## The exercise
Where a line contains the word "bodies", copy that line.

## Data section
-------------------------
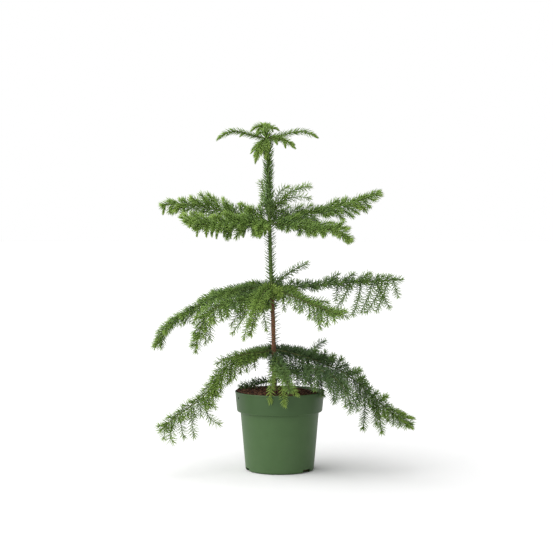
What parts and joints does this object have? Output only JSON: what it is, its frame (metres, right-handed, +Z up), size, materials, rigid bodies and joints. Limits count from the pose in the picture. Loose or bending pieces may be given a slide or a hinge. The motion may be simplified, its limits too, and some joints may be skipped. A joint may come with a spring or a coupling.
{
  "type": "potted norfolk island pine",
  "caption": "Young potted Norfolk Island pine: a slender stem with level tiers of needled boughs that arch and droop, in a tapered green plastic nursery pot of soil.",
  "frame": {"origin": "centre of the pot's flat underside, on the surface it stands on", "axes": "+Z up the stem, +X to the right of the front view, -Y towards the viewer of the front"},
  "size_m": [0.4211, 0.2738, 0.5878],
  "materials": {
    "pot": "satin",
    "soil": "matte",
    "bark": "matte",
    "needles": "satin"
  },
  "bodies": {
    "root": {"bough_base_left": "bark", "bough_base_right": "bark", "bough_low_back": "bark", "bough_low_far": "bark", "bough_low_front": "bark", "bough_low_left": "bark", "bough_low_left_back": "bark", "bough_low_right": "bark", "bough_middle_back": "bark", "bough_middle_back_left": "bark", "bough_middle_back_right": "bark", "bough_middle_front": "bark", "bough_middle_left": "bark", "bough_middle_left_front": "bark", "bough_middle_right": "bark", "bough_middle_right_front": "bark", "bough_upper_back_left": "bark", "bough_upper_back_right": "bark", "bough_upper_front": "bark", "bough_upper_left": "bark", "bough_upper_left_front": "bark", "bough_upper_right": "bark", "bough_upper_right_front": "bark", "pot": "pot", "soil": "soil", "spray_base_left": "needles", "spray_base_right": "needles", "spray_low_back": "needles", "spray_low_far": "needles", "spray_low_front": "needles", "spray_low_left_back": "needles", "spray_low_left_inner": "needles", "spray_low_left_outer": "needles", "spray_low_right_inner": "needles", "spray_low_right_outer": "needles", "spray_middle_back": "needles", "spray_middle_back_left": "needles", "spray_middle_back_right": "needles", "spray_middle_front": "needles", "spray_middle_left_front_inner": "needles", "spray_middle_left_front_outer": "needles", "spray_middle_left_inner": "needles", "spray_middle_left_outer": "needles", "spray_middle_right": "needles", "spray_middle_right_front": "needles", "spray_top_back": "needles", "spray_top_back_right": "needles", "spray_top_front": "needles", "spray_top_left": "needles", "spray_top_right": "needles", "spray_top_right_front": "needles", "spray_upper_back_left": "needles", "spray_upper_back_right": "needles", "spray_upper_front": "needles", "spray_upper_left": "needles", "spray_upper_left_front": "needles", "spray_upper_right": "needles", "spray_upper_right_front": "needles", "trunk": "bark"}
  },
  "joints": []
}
-------------------------
## Output
What parts and joints does this object have? Output only JSON: what it is, its frame (metres, right-handed, +Z up), size, materials, rigid bodies and joints. Limits count from the pose in the picture. Loose or bending pieces may be given a slide or a hinge. The motion may be simplified, its limits too, and some joints may be skipped. A joint may come with a spring or a coupling.
  "bodies": {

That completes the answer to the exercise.